• Problem statement:
Give the data again exactly, from its opening line through the line in which "close the cut." appears.

• Stored data:
* * *

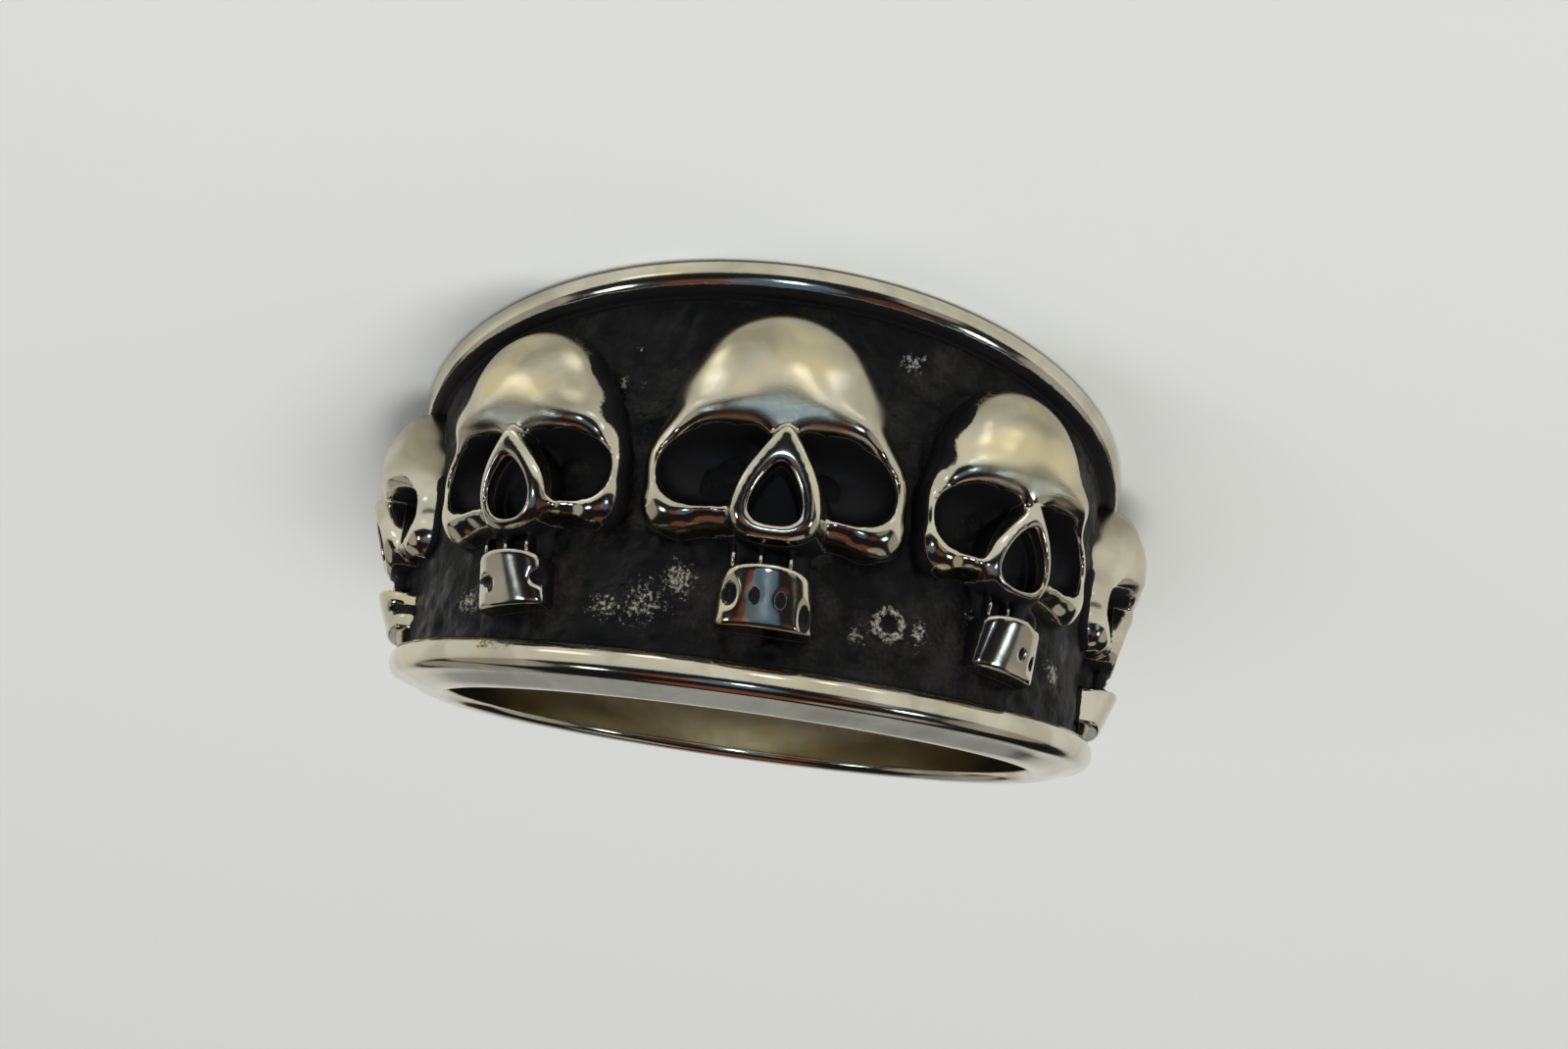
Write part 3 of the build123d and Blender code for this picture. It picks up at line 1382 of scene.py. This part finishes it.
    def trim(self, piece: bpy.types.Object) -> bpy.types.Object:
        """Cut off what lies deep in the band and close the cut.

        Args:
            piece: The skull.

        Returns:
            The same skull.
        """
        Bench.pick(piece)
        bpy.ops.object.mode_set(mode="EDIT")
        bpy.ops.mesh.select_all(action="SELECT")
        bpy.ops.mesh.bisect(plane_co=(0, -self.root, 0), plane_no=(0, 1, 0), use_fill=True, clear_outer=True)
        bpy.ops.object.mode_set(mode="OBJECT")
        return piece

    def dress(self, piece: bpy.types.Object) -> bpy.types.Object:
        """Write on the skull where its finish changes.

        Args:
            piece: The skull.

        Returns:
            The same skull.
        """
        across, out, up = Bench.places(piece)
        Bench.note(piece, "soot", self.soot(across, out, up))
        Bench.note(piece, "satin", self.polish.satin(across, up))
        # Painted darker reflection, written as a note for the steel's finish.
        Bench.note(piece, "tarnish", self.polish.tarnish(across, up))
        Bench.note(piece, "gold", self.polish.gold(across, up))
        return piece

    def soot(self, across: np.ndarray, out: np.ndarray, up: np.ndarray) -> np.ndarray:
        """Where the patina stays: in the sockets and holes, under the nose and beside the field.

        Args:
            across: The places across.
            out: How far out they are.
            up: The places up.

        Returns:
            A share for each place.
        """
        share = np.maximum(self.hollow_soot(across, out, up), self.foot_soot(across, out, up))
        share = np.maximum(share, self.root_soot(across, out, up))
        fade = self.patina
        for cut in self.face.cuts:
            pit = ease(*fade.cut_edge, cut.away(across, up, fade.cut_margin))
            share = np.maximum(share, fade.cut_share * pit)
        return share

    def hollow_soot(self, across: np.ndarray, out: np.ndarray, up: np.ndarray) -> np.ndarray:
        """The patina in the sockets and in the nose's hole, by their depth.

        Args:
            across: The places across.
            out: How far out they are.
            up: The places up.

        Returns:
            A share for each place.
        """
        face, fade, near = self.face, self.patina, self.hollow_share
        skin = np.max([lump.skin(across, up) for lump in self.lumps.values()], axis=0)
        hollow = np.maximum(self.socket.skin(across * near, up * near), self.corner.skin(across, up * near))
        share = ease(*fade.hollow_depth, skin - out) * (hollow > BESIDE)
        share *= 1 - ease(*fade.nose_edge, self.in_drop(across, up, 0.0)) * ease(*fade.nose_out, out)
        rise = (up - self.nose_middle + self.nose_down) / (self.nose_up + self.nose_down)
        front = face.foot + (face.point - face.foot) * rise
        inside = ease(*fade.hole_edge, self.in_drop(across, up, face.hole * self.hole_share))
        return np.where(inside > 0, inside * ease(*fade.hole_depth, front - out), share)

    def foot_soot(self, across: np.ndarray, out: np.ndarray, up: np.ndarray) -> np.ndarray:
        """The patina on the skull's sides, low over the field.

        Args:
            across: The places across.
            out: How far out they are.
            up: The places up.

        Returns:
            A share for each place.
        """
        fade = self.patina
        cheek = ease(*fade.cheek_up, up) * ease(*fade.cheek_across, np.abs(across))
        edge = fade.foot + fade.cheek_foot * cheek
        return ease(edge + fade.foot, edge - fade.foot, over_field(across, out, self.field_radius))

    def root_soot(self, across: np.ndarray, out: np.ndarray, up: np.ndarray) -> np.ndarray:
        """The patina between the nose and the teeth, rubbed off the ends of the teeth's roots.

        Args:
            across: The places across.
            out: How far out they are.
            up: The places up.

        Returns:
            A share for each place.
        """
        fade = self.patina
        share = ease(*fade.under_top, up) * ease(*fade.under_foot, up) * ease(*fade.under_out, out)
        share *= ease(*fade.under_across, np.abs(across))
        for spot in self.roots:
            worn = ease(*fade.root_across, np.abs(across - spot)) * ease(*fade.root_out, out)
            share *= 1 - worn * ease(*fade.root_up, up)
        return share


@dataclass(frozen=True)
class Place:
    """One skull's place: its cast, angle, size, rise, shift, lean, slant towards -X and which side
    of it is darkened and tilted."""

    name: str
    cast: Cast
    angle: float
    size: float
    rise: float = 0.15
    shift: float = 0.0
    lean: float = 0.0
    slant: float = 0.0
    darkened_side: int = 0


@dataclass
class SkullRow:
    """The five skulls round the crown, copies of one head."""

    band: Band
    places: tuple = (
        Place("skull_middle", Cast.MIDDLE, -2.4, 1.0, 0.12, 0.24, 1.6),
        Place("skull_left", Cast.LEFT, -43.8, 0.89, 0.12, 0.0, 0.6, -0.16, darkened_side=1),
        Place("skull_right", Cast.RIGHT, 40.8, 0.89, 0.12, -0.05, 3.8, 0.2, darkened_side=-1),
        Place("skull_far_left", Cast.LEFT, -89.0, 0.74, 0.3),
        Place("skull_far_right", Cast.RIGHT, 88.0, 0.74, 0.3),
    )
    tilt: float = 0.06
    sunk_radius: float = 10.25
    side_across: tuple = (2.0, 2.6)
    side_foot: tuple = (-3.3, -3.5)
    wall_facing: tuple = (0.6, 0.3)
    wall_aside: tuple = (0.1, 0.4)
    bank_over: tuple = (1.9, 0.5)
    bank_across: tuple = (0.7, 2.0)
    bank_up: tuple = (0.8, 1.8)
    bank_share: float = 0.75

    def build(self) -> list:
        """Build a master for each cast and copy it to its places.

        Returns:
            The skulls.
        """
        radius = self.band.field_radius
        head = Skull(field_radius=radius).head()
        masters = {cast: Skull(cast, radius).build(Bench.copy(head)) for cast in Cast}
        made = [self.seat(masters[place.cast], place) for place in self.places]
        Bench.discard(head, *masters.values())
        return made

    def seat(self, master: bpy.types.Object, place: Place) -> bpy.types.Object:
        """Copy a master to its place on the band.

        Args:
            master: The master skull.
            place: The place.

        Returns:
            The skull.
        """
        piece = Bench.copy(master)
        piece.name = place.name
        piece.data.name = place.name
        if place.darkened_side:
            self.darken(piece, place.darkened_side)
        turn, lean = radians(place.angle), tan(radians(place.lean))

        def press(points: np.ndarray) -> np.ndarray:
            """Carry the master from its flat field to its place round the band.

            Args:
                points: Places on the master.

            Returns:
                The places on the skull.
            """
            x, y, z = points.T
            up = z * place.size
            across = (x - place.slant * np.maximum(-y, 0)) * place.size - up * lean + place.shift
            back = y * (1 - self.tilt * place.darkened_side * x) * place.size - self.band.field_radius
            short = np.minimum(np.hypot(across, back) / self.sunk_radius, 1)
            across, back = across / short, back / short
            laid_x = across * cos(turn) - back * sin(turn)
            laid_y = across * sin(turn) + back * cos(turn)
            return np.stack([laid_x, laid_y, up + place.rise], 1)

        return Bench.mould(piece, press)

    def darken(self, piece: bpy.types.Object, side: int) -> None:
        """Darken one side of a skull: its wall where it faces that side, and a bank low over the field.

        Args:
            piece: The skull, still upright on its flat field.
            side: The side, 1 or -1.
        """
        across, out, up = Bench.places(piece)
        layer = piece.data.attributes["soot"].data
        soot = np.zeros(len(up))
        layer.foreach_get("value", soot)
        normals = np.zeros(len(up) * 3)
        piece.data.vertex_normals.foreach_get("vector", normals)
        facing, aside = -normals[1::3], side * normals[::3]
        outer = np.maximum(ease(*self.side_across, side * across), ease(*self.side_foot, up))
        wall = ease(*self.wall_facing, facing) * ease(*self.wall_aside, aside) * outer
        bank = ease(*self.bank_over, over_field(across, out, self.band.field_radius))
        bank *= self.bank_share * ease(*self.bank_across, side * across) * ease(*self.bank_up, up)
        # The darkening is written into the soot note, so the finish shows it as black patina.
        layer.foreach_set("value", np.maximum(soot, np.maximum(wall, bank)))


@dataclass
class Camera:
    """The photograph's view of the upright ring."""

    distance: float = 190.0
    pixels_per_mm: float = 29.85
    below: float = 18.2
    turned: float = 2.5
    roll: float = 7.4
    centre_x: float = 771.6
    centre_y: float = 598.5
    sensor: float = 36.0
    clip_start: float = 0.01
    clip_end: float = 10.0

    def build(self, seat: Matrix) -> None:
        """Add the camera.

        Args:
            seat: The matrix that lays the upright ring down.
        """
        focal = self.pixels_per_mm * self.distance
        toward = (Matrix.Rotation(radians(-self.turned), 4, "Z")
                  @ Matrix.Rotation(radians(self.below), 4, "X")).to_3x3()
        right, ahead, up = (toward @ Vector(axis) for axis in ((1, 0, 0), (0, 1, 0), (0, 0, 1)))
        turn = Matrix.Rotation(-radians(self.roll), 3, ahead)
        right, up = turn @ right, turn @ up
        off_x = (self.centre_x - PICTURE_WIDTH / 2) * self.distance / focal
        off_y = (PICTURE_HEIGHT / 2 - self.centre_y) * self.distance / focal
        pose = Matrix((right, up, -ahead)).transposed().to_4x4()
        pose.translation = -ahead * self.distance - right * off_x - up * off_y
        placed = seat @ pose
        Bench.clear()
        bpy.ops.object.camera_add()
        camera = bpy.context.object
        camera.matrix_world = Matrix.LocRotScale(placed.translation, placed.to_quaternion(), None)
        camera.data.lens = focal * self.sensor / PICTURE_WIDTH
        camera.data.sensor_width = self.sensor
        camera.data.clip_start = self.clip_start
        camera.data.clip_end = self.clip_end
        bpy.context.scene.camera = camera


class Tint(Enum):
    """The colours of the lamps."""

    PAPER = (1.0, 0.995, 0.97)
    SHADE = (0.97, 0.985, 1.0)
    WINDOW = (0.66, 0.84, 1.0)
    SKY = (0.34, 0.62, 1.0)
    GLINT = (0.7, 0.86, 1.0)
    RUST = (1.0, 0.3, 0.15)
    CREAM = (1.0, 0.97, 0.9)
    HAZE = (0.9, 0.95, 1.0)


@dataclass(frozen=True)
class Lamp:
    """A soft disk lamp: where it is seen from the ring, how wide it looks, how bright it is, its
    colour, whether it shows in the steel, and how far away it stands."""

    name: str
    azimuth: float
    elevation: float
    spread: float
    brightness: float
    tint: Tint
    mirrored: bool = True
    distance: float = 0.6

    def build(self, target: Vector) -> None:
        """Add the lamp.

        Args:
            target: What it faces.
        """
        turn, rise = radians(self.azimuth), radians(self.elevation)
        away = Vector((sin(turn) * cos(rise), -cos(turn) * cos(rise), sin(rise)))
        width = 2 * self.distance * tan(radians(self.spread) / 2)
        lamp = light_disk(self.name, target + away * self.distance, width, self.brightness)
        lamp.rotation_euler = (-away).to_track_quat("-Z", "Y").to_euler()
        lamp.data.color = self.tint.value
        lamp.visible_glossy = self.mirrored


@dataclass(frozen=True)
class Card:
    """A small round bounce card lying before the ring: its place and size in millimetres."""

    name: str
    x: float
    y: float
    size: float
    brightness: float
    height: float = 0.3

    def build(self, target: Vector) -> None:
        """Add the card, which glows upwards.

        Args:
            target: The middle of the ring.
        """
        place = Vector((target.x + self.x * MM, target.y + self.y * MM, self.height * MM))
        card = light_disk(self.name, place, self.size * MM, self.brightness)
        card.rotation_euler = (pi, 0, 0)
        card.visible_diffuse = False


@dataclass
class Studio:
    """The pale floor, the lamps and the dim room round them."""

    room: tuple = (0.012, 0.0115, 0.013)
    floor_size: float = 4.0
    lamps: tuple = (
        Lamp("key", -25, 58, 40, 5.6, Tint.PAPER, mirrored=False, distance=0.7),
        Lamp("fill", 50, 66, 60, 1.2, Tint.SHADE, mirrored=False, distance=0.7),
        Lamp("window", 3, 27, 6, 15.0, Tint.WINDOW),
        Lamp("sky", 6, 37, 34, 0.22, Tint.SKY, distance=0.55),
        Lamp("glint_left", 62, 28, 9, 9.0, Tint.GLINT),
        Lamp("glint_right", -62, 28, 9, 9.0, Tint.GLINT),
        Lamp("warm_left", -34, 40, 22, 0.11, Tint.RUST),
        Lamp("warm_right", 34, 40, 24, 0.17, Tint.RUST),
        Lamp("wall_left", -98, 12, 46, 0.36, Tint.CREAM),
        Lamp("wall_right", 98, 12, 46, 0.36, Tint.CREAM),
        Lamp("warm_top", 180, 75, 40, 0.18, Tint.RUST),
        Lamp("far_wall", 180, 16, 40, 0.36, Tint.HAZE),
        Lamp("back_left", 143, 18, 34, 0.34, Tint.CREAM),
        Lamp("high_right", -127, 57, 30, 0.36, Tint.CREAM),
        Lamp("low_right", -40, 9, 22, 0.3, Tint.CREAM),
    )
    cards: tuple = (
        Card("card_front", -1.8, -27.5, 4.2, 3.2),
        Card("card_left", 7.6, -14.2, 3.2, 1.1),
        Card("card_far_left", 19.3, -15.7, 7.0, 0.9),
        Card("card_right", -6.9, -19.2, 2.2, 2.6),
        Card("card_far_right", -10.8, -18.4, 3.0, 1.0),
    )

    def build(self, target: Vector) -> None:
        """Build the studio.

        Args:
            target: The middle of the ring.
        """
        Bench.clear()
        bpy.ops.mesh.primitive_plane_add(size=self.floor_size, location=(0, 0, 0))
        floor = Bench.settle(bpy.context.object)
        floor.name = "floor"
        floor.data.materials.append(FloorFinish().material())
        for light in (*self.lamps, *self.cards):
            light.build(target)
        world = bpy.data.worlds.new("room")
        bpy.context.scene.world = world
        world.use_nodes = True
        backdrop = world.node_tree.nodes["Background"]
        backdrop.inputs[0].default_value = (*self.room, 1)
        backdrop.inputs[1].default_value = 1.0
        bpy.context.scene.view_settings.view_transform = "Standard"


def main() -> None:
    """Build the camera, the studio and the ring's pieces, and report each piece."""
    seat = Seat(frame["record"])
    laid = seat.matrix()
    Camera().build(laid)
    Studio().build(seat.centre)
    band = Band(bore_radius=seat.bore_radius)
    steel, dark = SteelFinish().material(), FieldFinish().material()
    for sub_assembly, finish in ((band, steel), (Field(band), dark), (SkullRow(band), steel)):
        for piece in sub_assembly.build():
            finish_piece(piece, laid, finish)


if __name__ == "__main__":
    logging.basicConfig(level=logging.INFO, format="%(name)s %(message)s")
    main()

* * *

• Answer to the exercise:
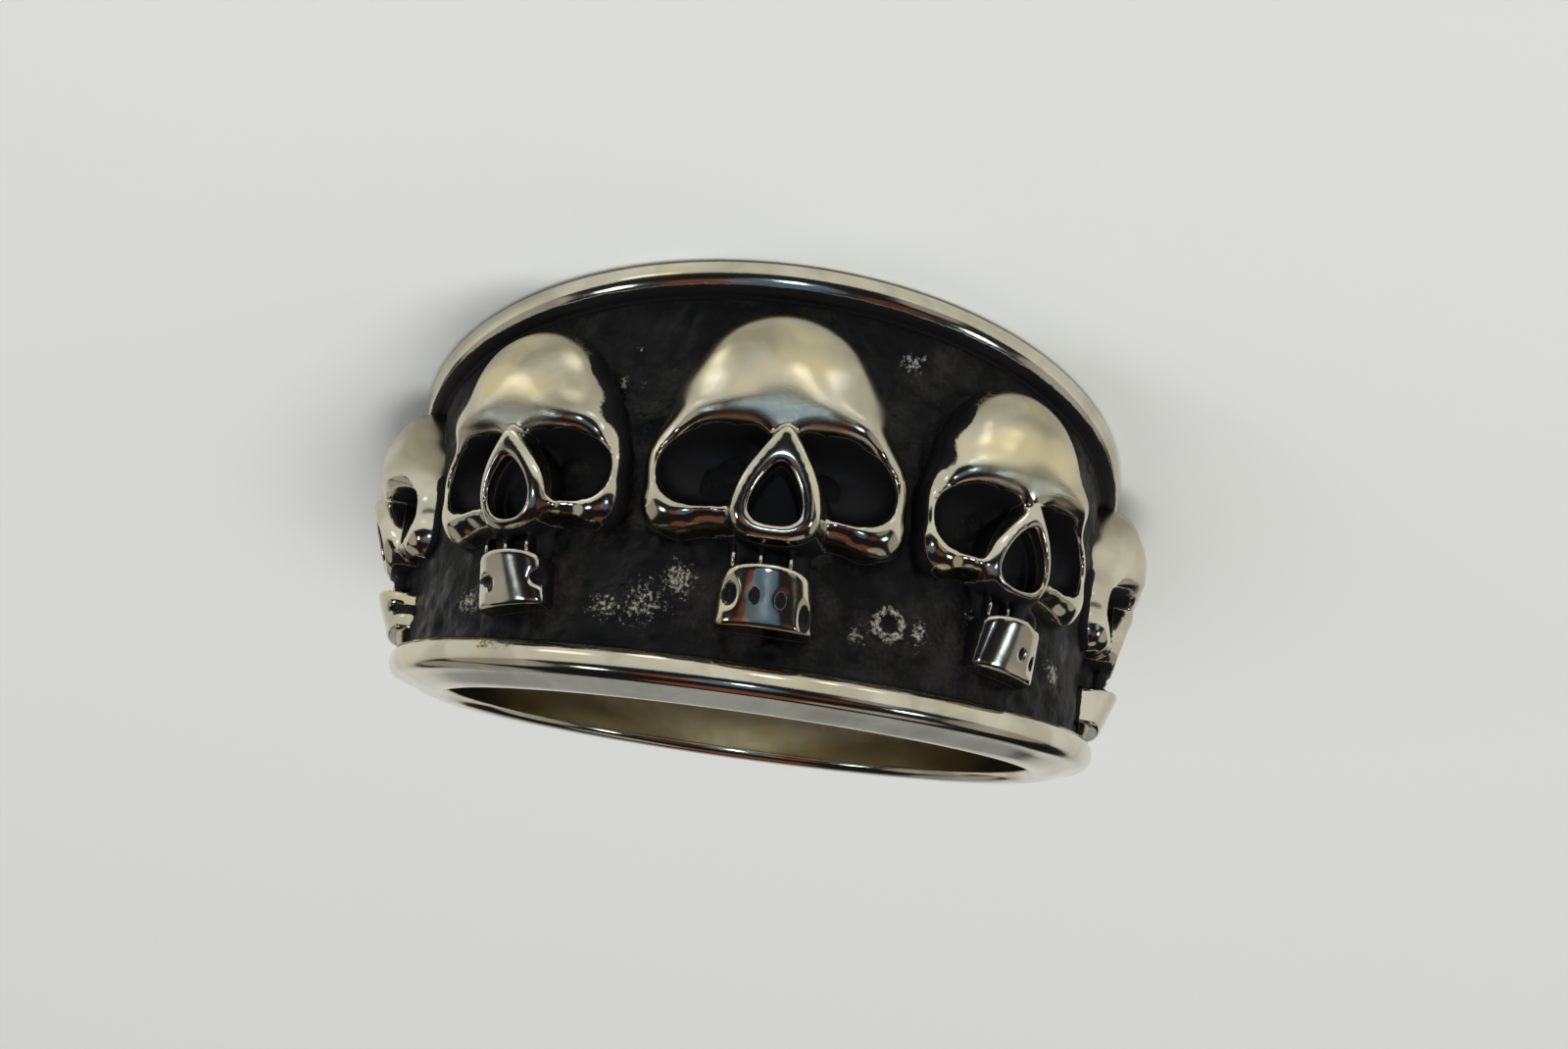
Write part 3 of the build123d and Blender code for this picture. It picks up at line 1382 of scene.py. This part finishes it.
    def trim(self, piece: bpy.types.Object) -> bpy.types.Object:
        """Cut off what lies deep in the band and close the cut.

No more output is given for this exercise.